18. The puppet for Belzer was cast using silicone and sugar pearls, the same kind you would use

to decorate baked goods, to give him a squishy, stretchable, lightweight body.

19. Ms. Hunter’s Link Wray shirt is a little nod to the late ‘50s guitarist and musician, who was of

Shawnee descent.

20. The souls condemned to Belzer’s Scream Faire are what Selick calls “Danged Souls,” and many of

them are based on people from Selick’s own life, including a bar owner who fired him when he was a

piano player, an ex-lawyer who cheated him, the high school wrestling team coach who made him lose

weight, and his wife’s old boyfriend.

21. To help character designer Pablo Lobato prepare for designing the characters, Selick suggested

watching Jordan Peele and Keegan-Michael Key’s comedy show KEY & PEELE. Selick specifically noted

the sketch “Prepared for Terries” — the famous sketch where two eccentric airline passengers prepare

to combat a hypothetical terrorist plot.

22. Kat’s overall character design was most heavily influenced by the Afropunk movement. Lobato was

also influenced by African masks, an idea he got from Pablo Picasso, who also utilized African mask

designs in some of his work.

23. Lobato’s key artistic influences involve a lot of cartoons and cubism: Pablo Picasso, Argentinian

painter Emilio Pettoruti, and the animated TV shows SAMURAI JACK and THE POWERPUFF GIRLS.

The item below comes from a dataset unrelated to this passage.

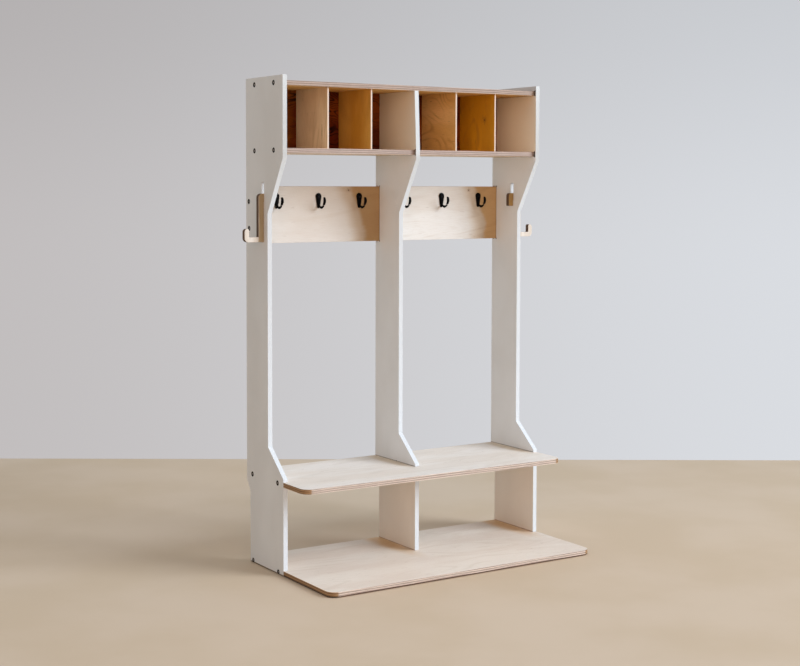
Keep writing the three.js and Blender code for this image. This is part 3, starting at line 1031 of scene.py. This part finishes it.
@dataclass
class Boards:
    """The bare plywood boards that lie flat: top board, lower shelves, bench and base."""

    edge: float = 0.6 * MILLIMETRE
    # Height of the painted contact shade along the base board's foot.
    foot: float = 3.8 * MILLIMETRE
    bands: float = 2.5
    figure_share: float = 0.26
    top_edge: Colour = srgb(194, 172, 157)
    shelf_edge: Colour = srgb(202, 181, 169)
    top: BirchVeneer = BirchVeneer("birch_top_face", srgb(222, 202, 178), srgb(206, 180, 150))
    shelf: BirchVeneer = BirchVeneer("birch_shelf_face", srgb(230, 208, 180), srgb(216, 188, 152))
    # A browner, warmer copy of the veneer for the top board's underside: painted shade in the cubby ceilings.
    ceiling: BirchVeneer = BirchVeneer(
        "birch_ceiling_painted_shade", srgb(226, 182, 112), srgb(206, 156, 86), srgb(160, 108, 52))

    def corners(self, aside: float, middle: float, reach: Pair, colour: Colour) -> tuple[ShadePatch, ...]:
        """Gives the patches of painted shade beside the left faces of the middle and the right panel."""
        return tuple(ShadePatch((face - aside, middle), reach, colour) for face in LEFT_FACES)

    def veneers(self) -> dict[str, BirchVeneer]:
        """Gives each board's face veneer.

        Returns:
            The veneers by the boards' names.
        """
        # Painted shade beside the panels' feet on the bench and the base board.
        bench_shade_patches = self.corners(aside=0.019, middle=0.2, reach=(0.045, 0.25), colour=(0.80, 0.72, 0.60))
        base_shade_patches = self.corners(aside=0.027, middle=0.24, reach=(0.068, 0.36), colour=(0.85, 0.63, 0.38))
        return {
            "top_board": self.top,
            "left_lower_shelf": self.shelf,
            "right_lower_shelf": self.shelf,
            "bench_board": BirchVeneer(
                "birch_bench_face", srgb(242, 233, 225), srgb(235, 223, 212), srgb(210, 196, 181),
                figure_share=self.figure_share, shift=(3.1, 0.0, 0.0), marks=bench_shade_patches),
            "base_board": BirchVeneer(
                "birch_base_face", srgb(239, 227, 215), srgb(231, 216, 203), srgb(208, 190, 170),
                figure_share=self.figure_share, shift=(7.4, 1.3, 0.0), marks=base_shade_patches),
        }

    def edge_pale(self, name: str) -> Colour:
        """Gives the pale plies' colour in a board's edge, which is duller high up.

        Args:
            name: The board's name.

        Returns:
            The pale plies' colour.
        """
        if name == "top_board":
            return self.top_edge
        return self.shelf_edge if name.endswith("shelf") else PlyEdge.pale

    def build(self, nodes: Nodes) -> None:
        """Dresses the boards.

        Args:
            nodes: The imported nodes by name.
        """
        made: dict[str, bpy.types.Material] = {}
        ceiling = self.ceiling.material()
        for name, veneer in self.veneers().items():
            low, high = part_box(name)
            if veneer.name not in made:
                made[veneer.name] = veneer.material()
            edge = PlyEdge(f"ply_edge_{name}", Axis.Z, low.z, pale=self.edge_pale(name), bands=self.bands,
                           foot=self.foot if name == "base_board" else 0.0)
            under = Layer.OTHER if name == "top_board" else Layer.FACE

            def choose(normal: Vector, middle: Vector) -> Layer:
                """Picks veneer, ply edge or the underside painted with warm shade for a face.

                Args:
                    normal: The face's normal.
                    middle: The face's middle.

                Returns:
                    The face's layer.
                """
                if abs(normal.z) > SQUARE_TURN and on_plane(middle.z, low.z, high.z):
                    return under if on_plane(middle.z, low.z) else Layer.FACE
                return Layer.EDGE

            dress(nodes[name], [made[veneer.name], edge.material(), ceiling], choose, self.edge)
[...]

24. Lobato watched the film SISTER ACT to study how nuns’ habits move, which helped him design Sister

Helley’s look. Her habit is gray and white, which is closer to an Argentinian Roman Catholic nun’s

signature color palette.

25. Bearz-a-bub’s design is based on a large teddy bear that Lobato’s wife’s grandmother made for her

when she was a child. It’s now been passed on to their two daughters. Lobato’s wife and daughters love

the creepy bear, and he hates it.

26. Lobato designed two Rust Bank Catholic background character students to look like his two young

daughters, Olivia and Anita.

27. Raúl’s character design was influenced by Mayan sculptures, Mexican masks, and voice actor

Sam Zelaya.

28. Siobhan’s character design was influenced by the character Cher Horowitz in the 1995 film CLUELESS,

and Nicki Minaj’s famous blonde wig with blunt bangs.

29. Manberg’s character design was influenced by Marlon Brando.

30. Buffalo Belzer’s character design was inspired by pro wrestlers and Barry White. His sunglasses

are a direct nod to Elvis Presley’s famous shades. Belzer even has a “B” in the same spot as

Elvis’ “EP” initials.

31. Fawzi, owner of Fawzi’s Falafel, is based on the film’s esteemed production designer Lou Romano.

32. The news van in the final scenes of the film is from network “42 WURG,” a nod to THE HITCHHIKER’S

GUIDE TO THE GALAXY, in which Douglas Adams wrote that the number 42 is the answer to the

meaning of life, the universe, and everything.

33. Selick and composer Bruno Coulais wrote two original songs together for the film: “Raising the Dead”

and “Scream Faire.”

34. You can spot two surprise Jack Skellington appearances in the film: during the opening credits first

leading us down to the Scream Faire, and on the antenna of the juvenile detention center van.